Given request:
Quote, with no changes, the lines that run from the top of the material to the line with "in one piece.", both included.
[Start Information supplied]
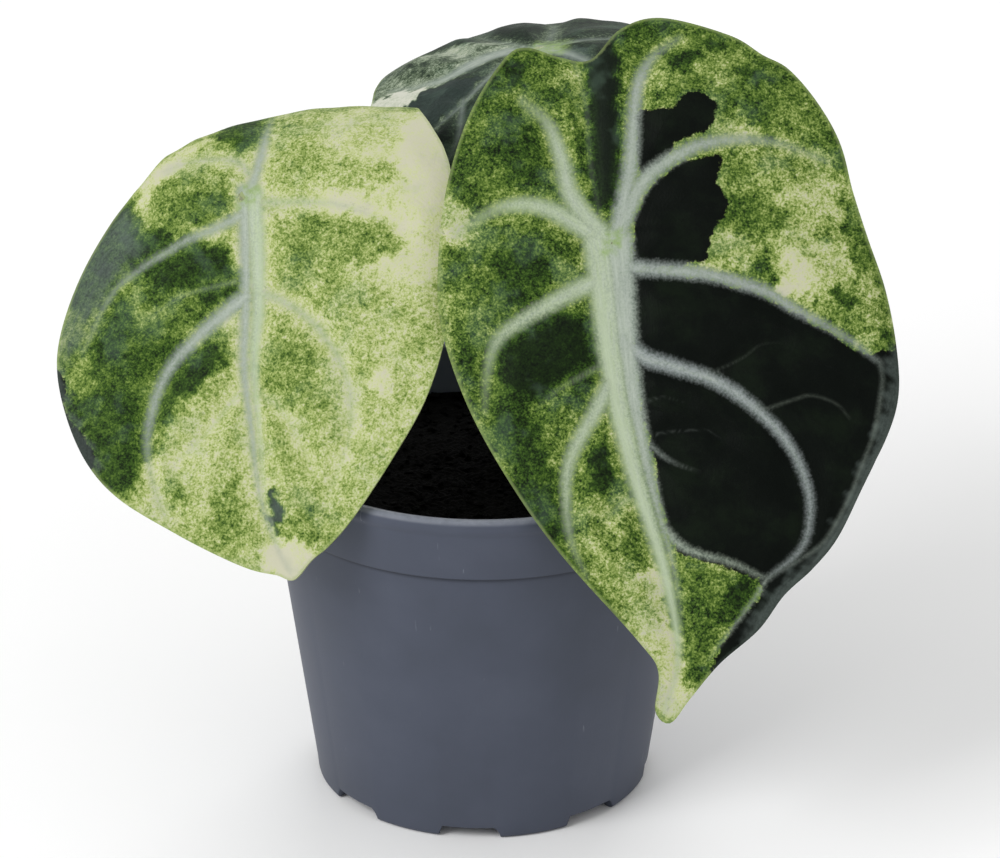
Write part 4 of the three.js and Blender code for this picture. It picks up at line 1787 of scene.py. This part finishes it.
@dataclass
class Pot:
    """The tapered nursery pot, moulded in one piece.

    Its section's small roundings are steps out and up from the sizes: UNDERSIDE from the notches'
    inner ends, FOOT from the base, BODY_TOP and COLLAR from the collar's lower edge, LIP from the
    rim's top, and INNER_FOOT from the wall's foot inside. PLAIN is a corner with no rounding.

    Attributes:
        height: Its height.
        rim_radius: The outer radius of its lip.
        base_radius: The outer radius just above its foot.
        collar_bottom: The height of the collar's lower edge.
        collar_step: How far the collar stands out.
        lip_overhang: How far the lip stands out past the collar's lower edge.
        lip_width: How much wider the lip is than the hole inside it.
        lip_depth: How far below the rim's top the inner wall starts.
        inner_round: How high the rounding round the inner floor is.
        wall: The thickness of the wall at its foot.
        floor: The height of the inner floor.
        notch_count: How many shallow drain notches its foot has.
        notch_turn: The first notch's place, in degrees from the front.
        notch_inner: How far from the middle the notches start.
        notch_width: How wide each one is.
        notch_height: How high each one is.
        segments: How many faces the pot has round.
    """

    height: float = 100.5
    rim_radius: float = 60.0
    base_radius: float = 45.6
    collar_bottom: float = 83.0
    collar_step: float = 1.2
    lip_overhang: float = 2.2
    lip_width: float = 3.8
    lip_depth: float = 1.6
    inner_round: float = 2.0
    wall: float = 1.8
    floor: float = 5.2
    notch_count: int = 8
    notch_turn: float = -4.7
    notch_width: float = 15.5
    notch_height: float = 3.4
    notch_inner: float = 33.0
    segments: int = 288

    UNDERSIDE: ClassVar[tuple[Point, ...]] = ((-1.0, 0.0), (0.0, 0.0), (0.6, 0.0))
    FOOT: ClassVar[tuple[Point, ...]] = (
        (-2.0, 0.0), (-1.3, 0.1), (-0.8, 0.35), (-0.4, 0.8), (-0.25, 1.4), (0.0, 4.1),
    )
    BODY_TOP: ClassVar[tuple[Point, ...]] = ((-0.05, -0.5), (0.0, -0.05), (0.2, 0.1))
    COLLAR: ClassVar[tuple[Point, ...]] = ((-0.3, 0.12), (-0.1, 0.25), (0.0, 0.5))
    LIP: ClassVar[tuple[Point, ...]] = (
        (-0.9, -5.0), (-0.7, -4.2), (-0.2, -3.4), (0.0, -2.6), (0.0, -1.4), (-0.4, -0.6),
        (-1.1, -0.15), (-2.0, 0.0), (-2.9, -0.15), (-3.5, -0.7),
    )
    INNER_FOOT: ClassVar[tuple[Point, ...]] = ((-0.7, 0.5), (-2.0, 0.0))
    PLAIN: ClassVar[tuple[Point, ...]] = ((0.0, 0.0),)

    def inner_radius(self, height: float) -> float:
        """Measures the wall's inner radius.

        Args:
            height: The height that it is measured at.

        Returns:
            The radius.
        """
        share = (height - self.floor) / (self.height - self.floor)
        floor_radius = self.base_radius - self.wall
        return floor_radius + (self.rim_radius - self.lip_width - floor_radius) * share

    def profile(self) -> np.ndarray:
        """Draws the section from the middle of the base round to the middle of the inner floor.

        Returns:
            Each point's radius and height.
        """
        body_top = self.rim_radius - self.lip_overhang - self.collar_step
        inner_top = self.height - self.lip_depth
        inner_bottom = self.floor + self.inner_round
        parts = (
            (self.notch_inner, 0.0, self.UNDERSIDE),
            (self.base_radius, 0.0, self.FOOT),
            (body_top, self.collar_bottom, self.BODY_TOP),
            (body_top + self.collar_step, self.collar_bottom, self.COLLAR),
            (self.rim_radius, self.height, self.LIP),
            (self.inner_radius(inner_top), inner_top, self.PLAIN),
            (self.inner_radius(inner_bottom), inner_bottom, self.PLAIN),
            (self.inner_radius(self.floor), self.floor, self.INNER_FOOT),
        )
        corners = [(radius + out, height + up) for radius, height, steps in parts
                   for out, up in steps]
        return np.array([(0.0, 0.0), *corners, (0.0, self.floor)])

    def notch(self, x: np.ndarray, y: np.ndarray) -> np.ndarray:
        """Says how far the drain notches lift the underside.

        Args:
            x: The points' places across the pot.
            y: Their places from front to back.

        Returns:
            Each point's share, from 0 to 1.
        """
        radius = np.hypot(x, y)
        turn = np.arctan2(x, -y) - math.radians(self.notch_turn)
        period = FULL_TURN / self.notch_count
        offset = np.abs((turn + period / 2) % period - period / 2) * radius
        edge = soft_step((self.notch_width / 2 + 0.4 - offset) / 0.8)
        return edge * (radius > self.notch_inner - 0.5)

    def build(self) -> bpy.types.Object:
        """Spins the section and lifts the notches into the foot.

        Returns:
            The piece.
        """
        section = self.profile()
        deselect()
        bpy.ops.mesh.primitive_circle_add(vertices=len(section), radius=1.0, fill_type="NOTHING")
        piece = bpy.context.object
        piece.name = piece.data.name = "pot_shell"
        write_points(piece, np.column_stack([section[:, 0], 0 * section[:, 0], section[:, 1]]) * MM)
        rework(piece, lambda: bpy.ops.mesh.spin(
            steps=self.segments, angle=FULL_TURN, center=(0.0, 0.0, 0.0), axis=(0.0, 0.0, 1.0),
            use_auto_merge=True))
        rework(piece, merge, face_outwards)
        points = read_points(piece)
        low = points[:, 2] / MM < self.notch_height
        low &= np.hypot(points[:, 0], points[:, 1]) / MM < self.base_radius + 0.01
        lift = self.notch(points[:, 0] / MM, points[:, 1] / MM) * low
        height = points[:, 2] / MM
        points[:, 2] = (height + lift * np.maximum(self.notch_height - height, 0.0)) * MM
        write_points(piece, points)
        smooth(piece, 40.0)
        finish = PotFinish(self.height * MM, self.collar_bottom * MM)
        piece.data.materials.append(finish.build())
        return piece

    def dress(self) -> None:
        """Builds the pot and ties it to the frame."""
        settle(self.build(), "pot")


@dataclass
class Soil:
    """The potting mix: one filled body with a lumpy top, and loose crumbs on it.

    Attributes:
        pot: The pot that it fills.
        top: About how high its top stands.
        clearance: The gap that it leaves to the pot.
        columns: How many faces the body has round.
        rows: How many it has along its section.
        crumbs: How many crumbs are drawn.
        crumb_sizes: The smallest and the largest crumb's usual radius.
        seed: Where the random draws start.
    """

    pot: Pot
    top: float = 88.0
    clearance: float = 0.35
    columns: int = 220
    rows: int = 150
    crumbs: int = 620
    crumb_sizes: Point = (0.5, 1.8)
    seed: int = 11

    def surface(self, x: np.ndarray, y: np.ndarray) -> np.ndarray:
        """Shapes the top's lumps.

        Args:
            x: The points' places across the pot.
            y: Their places from front to back.

        Returns:
            Their heights.
        """
        broad = np.sin(x * 0.17 + 1.1) * np.cos(y * 0.21 - 0.4)
        fine = np.sin(x * 0.43 - y * 0.31) * np.cos(y * 0.37 + x * 0.12)
        rough = np.sin(x * 1.7 + 2.0 * np.sin(y * 0.9)) * np.cos(y * 1.9 + np.sin(x * 1.1))
        return self.top - 0.5 + 0.9 * (0.6 * broad + 0.4 * fine) + 0.35 * rough

    def build(self) -> bpy.types.Object:
        """Models the filled body.

        Returns:
            The piece.
        """
        piece, shares = add_sheet("soil_bed", self.columns, self.rows)
        angle = shares[:, 0] * FULL_TURN
        share = shares[:, 1]
        bottom = self.pot.floor + self.clearance
        edge_top = self.top - 1.0
        low = self.pot.inner_radius(bottom) - self.clearance
        high = self.pot.inner_radius(edge_top) - self.clearance
        reach = np.interp(share, (0.0, 0.08, 0.1, 0.2, 0.22, 1.0),
                          (0.0, low - 2.2, low - 0.6, high, high - 0.6, 0.0))
        height = np.interp(share, (0.0, 0.08, 0.1, 0.2, 1.0),
                           (bottom, bottom, bottom + 1.0, edge_top, edge_top))
        x, y = reach * np.cos(angle), reach * np.sin(angle)
        lift = soft_step((share - 0.2) / 0.04)
        height = height * (1.0 - lift) + self.surface(x, y) * lift
        write_points(piece, np.column_stack([x, y, height]) * MM)
        close(piece, 60.0, SoilFinish("soil_mix").build())
        return piece

    def scatter(self) -> bpy.types.Object:
        """Models one crumb and lays copies of it over the top, as one piece.

        Returns:
            The piece.
        """
        deselect()
        bpy.ops.mesh.primitive_ico_sphere_add(subdivisions=1, radius=1.0)
        piece = bpy.context.object
        piece.name = piece.data.name = "soil_crumbs"
        crumb = read_points(piece)
        faces = np.array([tuple(face.vertices) for face in piece.data.polygons])
        draw = np.random.default_rng(self.seed)
        edge = self.pot.inner_radius(self.top) - 3.0
        smallest, largest = self.crumb_sizes
        points, polygons = [], []
        for i in range(self.crumbs):
            reach = edge * math.sqrt(draw.random())
            angle = draw.random() * FULL_TURN
            size = smallest + (largest - smallest) * draw.random() ** 3
            shape = crumb * (1.0 + 0.35 * draw.standard_normal(crumb.shape))
            shape *= size * draw.uniform((0.8, 0.6, 0.4), (1.5, 1.1, 0.7))
            turn = draw.random() * FULL_TURN
            x = shape[:, 0] * math.cos(turn) - shape[:, 1] * math.sin(turn)
            y = shape[:, 0] * math.sin(turn) + shape[:, 1] * math.cos(turn)
            centre = (reach * math.cos(angle), reach * math.sin(angle))
            if math.hypot(centre[0] - CROWN.x, centre[1] - CROWN.y) < CROWN.radius + 1.5:
                continue
            ground = self.surface(np.array([centre[0]]), np.array([centre[1]]))[0]
            z = ground + shape[:, 2] + 0.15 * size
            polygons.append(faces + len(points) * len(crumb))
            points.append(np.column_stack([x + centre[0], y + centre[1], z]) * MM)
        mesh = piece.data
        mesh.clear_geometry()
        mesh.from_pydata(np.vstack(points).tolist(), [], np.vstack(polygons).tolist())
        # The crumbs' near-black colours are partly their own dark tone, partly painted shade.
        mesh.materials.append(SoilFinish("soil_crumb", "010101", "0b0806").build())
        rework(piece, merge, face_outwards)
        return piece

    def dress(self) -> None:
        """Builds the soil and its crumbs, and ties them to the frame."""
        settle(self.build(), "soil")
        settle(self.scatter(), "soil", replaces=False)


# Studio


@dataclass
class Studio:
    """The pale floor, the soft lights and the camera.

    Attributes:
        target: The point at the picture's centre.
        distance: The camera's distance from it.
        elevation: The camera's height above it, in degrees.
        lens: The focal length that frames the plant as the photograph does.
        aim: The point that the lights face, in metres.
        glow: The strength of the white surroundings.
        lights: Each light's name, its place and side in metres, and its power in watts.
    """

    target: Place = (4.66, 0.0, 99.9)
    distance: float = 1300.0
    elevation: float = 24.4
    lens: float = 175.03
    aim: Place = (0.0, 0.0, 0.12)
    glow: float = 0.6
    lights: tuple[tuple[str, Place, float, float], ...] = (
        ("key", (-1.2, -1.0, 1.3), 1.0, 22.0),
        ("fill", (0.9, -1.3, 1.0), 1.2, 2.0),
        ("back", (0.2, 1.2, 1.2), 1.0, 8.0),
    )

    def camera(self) -> None:
        """Places the camera in front of the plant, looking down on it."""
        tilt = math.radians(self.elevation)
        data = bpy.data.cameras.new("camera")
        data.lens = self.lens
        data.sensor_width = 36.0
        data.clip_end = 20.0
        camera = bpy.data.objects.new("camera", data)
        back = np.array([0.0, -math.cos(tilt), math.sin(tilt)]) * self.distance
        camera.location = (np.array(self.target) + back) * MM
        camera.rotation_euler = (math.pi / 2 - tilt, 0.0, 0.0)
        bpy.context.scene.collection.objects.link(camera)
        bpy.context.scene.camera = camera

    def light(self, name: str, place: Place, size: float, power: float) -> None:
        """Adds one soft panel of light that faces the plant.

        Args:
            name: Its name.
            place: Where it is, in metres.
            size: The length of its side, in metres.
            power: Its power, in watts.
        """
        data = bpy.data.lights.new(name, "AREA")
        data.shape = "SQUARE"
        data.size = size
        data.energy = power
        lamp = bpy.data.objects.new(name, data)
        lamp.location = place
        beam = np.array(self.aim) - np.array(place)
        turn = math.atan2(beam[0], -beam[1]) + math.pi
        lamp.rotation_euler = (math.acos(-beam[2] / np.linalg.norm(beam)), 0.0, turn)
        bpy.context.scene.collection.objects.link(lamp)

    def floor(self) -> None:
        """Adds the pale floor."""
        deselect()
        bpy.ops.mesh.primitive_plane_add(size=12.0)
        floor = bpy.context.object
        floor.name = floor.data.name = "floor"
        sketch = Sketch("floor_paper")
        color = sketch.ramp(sketch.noise(400.0) + 0.5, (0.0, "f4f4f4"), (1.0, "fbfbfb"))
        floor.data.materials.append(sketch.finish(color, 0.9, 0.1))

    def dress(self) -> None:
        """Sets up the whole studio."""
        scene = bpy.context.scene
        scene.view_settings.view_transform = "Standard"
        world = bpy.data.worlds.new("studio")
        world.use_nodes = True
        background = world.node_tree.nodes["Background"]
        background.inputs["Color"].default_value = (1.0, 1.0, 1.0, 1.0)
        background.inputs["Strength"].default_value = self.glow
        scene.world = world
        self.floor()
        for light in self.lights:
            self.light(*light)
        self.camera()


def main() -> None:
    """Builds the pieces in order."""
    Studio().dress()
    pot = Pot()
    pot.dress()
    Soil(pot).dress()
    CROWN.dress()
    for petiole in PETIOLES:
        petiole.dress()
    for blade in (FRONT, LEFT, BACK):
        blade.dress()


if __name__ == "__main__":
    main()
[End Information supplied]
Reply to the task:
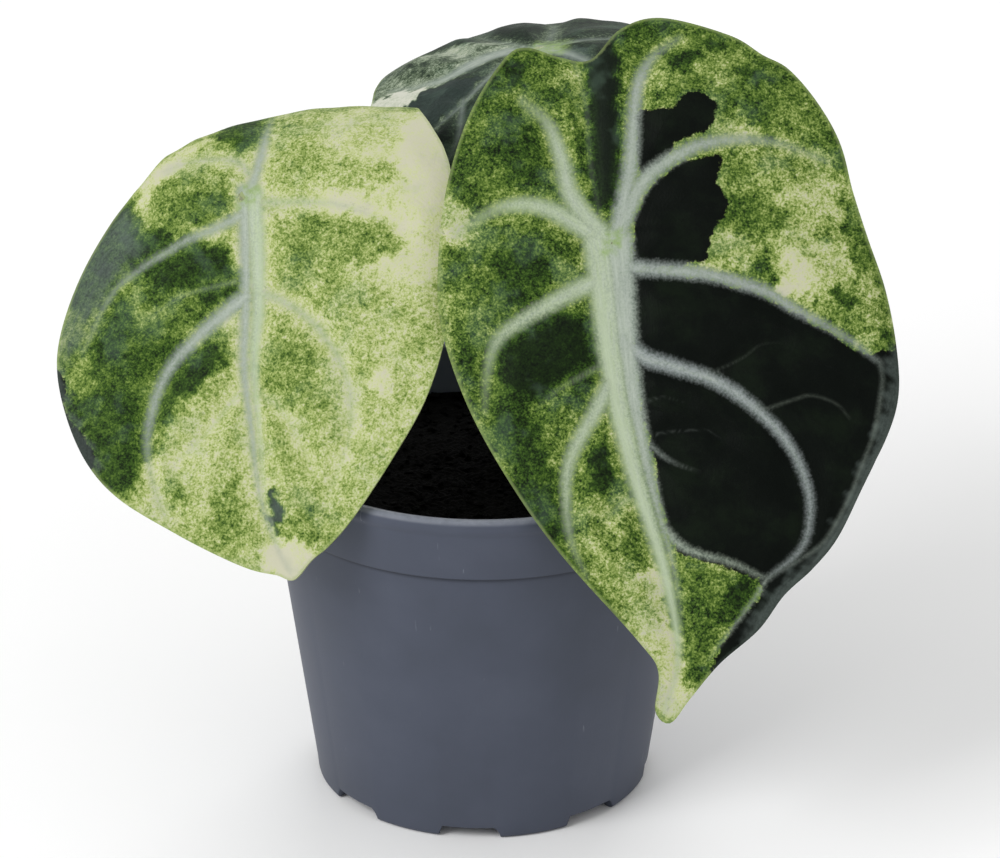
Write part 4 of the three.js and Blender code for this picture. It picks up at line 1787 of scene.py. This part finishes it.
@dataclass
class Pot:
    """The tapered nursery pot, moulded in one piece.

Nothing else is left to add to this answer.